RIDERS TO THE STARS (1954). "Christy wants a millionaire/a miracle in the rain...." Oh sorry. That's a Barry Manilow song I was singin'. This here is SUPPOSED to be about the MOVIE called RIDERS TO THE STARS which most of you probably never even heard of. Hey, I'm a dyed-in-the-spacewool genre fan and even I'VE barely heard of it. And since no one's ever heard of it let me start off by saying it's a 50's science fiction movie that is more in the vein of DESTINATION MOON than THE ANGRY RED PLANET; that is, it yearns not to be fanciful but to stay realistic and true to REAL SCIENCE -- at least as it was known in 1954. That means you won't find any batratcrabspider monsters in this one. Now I for one really enjoy DESTINATION MOON and don't find it dull at all -- so be on your guard as concerns THIS movie. So here's the poop.
Rocket scientists of the good ole U. S. of A. are trying to come up with successful rockets but they keep getting splorfed (splorfed is a word I just invented meaning bashed up beyond all recognition -- say, wouldn't that be BUBAR instead?!?!) Anyway. The head cheese in the science brigade is Dr. Donald Stanton (Herbert Marshall looking quite a bit less debonair than he did in Lubitsch's TROUBLE IN PARADISE) and his assistant Dr. Jane Flynn (Martha Hyer) come up with the bright idea of coating their rockets with whatever it is that meteors are made of. You know, because meteors fly through space all the time and don't get bashed apart by cosmic rays. I know, didn't make much sense to me either but in 1954 I guess it made sense to them. So it is decided to rustle up a list of 12 astronaut candidates and run them through a battery of space flight tests. This will whittle the list down to three astronauts who can then be shot into space in rockets equipped with frontal scoops that will scoop up a meteor and bring it back to earth to be analyzed. And then they can coat their rockets with the meteor stuff. Yes, I know. While RIDERS TO THE STARS tries to be scientifically accurate it doesn't quite manage to be as correct as DESTINATION MOON was. I don't know about you but the more I look at it the more it appears RIDERS TO THE STARS is playing pretty fast and loose with scientific truisms.
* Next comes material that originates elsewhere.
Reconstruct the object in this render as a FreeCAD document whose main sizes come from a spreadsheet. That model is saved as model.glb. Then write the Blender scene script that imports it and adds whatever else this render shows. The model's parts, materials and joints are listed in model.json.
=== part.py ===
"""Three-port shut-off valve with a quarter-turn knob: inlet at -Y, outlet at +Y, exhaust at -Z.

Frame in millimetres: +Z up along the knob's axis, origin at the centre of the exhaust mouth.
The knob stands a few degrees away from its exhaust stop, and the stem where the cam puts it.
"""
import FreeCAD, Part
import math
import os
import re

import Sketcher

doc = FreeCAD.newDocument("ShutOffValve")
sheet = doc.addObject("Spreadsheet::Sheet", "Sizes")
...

One of those computers the size of a city block spits out the names of 12 candidates for astronaut college and among them naturally is Dr. Stanton's own son Dr. Richard Stanton (William Lundigan). Also in the group is well-known 50's monster-fighter Richard Carlson as Jerry Lockwood; not only has Carlson fought everything from the Creature from the Black Lagoon to the IT that came from outer space but he also manages to direct this here film! At least he PARTIALLY directs it; apparently schlockmeister Herbert L. Strock helped him without screen credit. Anywho, another of the 12 candidates is James Best (best known for having battled the KILLER SHREWS as well as later becoming Sheriff Roscoe P. Coltrane for Hazzard County). Unfortunately for us, James Best freaks out when they merely lock the door on the waiting room for a couple hours! I guess he wouldn't do to well sealed in a rocket, huh? So he's gone pretty early. However, Lundigan and Carlson (along with Robert Karnes as Walter Gordon) are the three selected to become astronauts after being subjected to "the rigors of space flight" endurance tests. I gotta tell ya, as low key as RIDERS might be, it's STILL a lot more interesting than that yawnfest called THE RIGHT STUFF!
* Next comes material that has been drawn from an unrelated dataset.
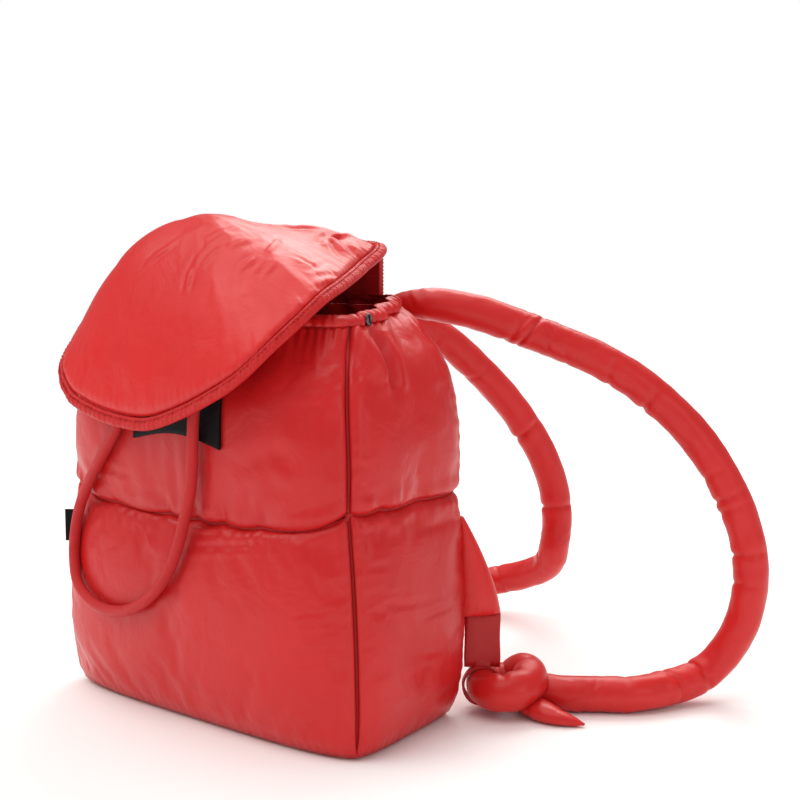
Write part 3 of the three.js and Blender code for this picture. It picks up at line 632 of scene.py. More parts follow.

However, don't get too complacent yet, my friends. So far, things have been rather sedate and technical. That's only until our three astronauts rocket off into space. Then, so abruptly it will take your breath away, the movie itself rockets off into Silly Land! Astronaut Gordon attempts to scoop a meteor that's too large for his rocket and gets atomized! We are then treated to the absolutely OUTRAGEOUS site of Gordon's corpse floating in space looking like the missing link from HORROR EXPRESS with a broken space helmet! Lockwood (who had earlier had his proposal of marriage rejected -- TWICE -- by his main squeeze) promptly goes into barking hysterics and starts ripping off his helmet, bumping into random control switches while thrashing about in zero G repeating his name over and over and over. This is made even more comical because "Lockwood" endlessly repeated sounds like Carlson is saying "knock wood" -- and I don't think that's gonna help you, buddy. Lockwood is even floating upside down weightless in his cabin while bellowing the most unconvincing and embarrassing scream since Darth Vader brought a close to that last STAR WARS movie. The knucklehead astronaut, in his abject terror and cowardice, bumps some switches which send him rocketing off (in the silliest model effect you've ever seen) into distant space.
Now, I know this is all pretty hard to top. And the movie doesn't. Lundigren naturally scoops up a meteor and, with quite a bit of discomfort, makes it back to earth. The scientists take a gander at the meteor and decide it's made of diamonds. If that's true, why the hell aren't we rushing up there right now with a bunch of scoops?!?!? We'd make quite a haul! But does all this really matter? The payoff of all this silliness -- after about an hour of the most serious and sedate goings-on -- makes it all worthwhile.

1 comment:

  1. Ha!Ha! Not only have I heard of this film but I actually saw it as a kid on its first release in London when I was knee high to Mickey Rooney. Those meteor catchers really impressed me!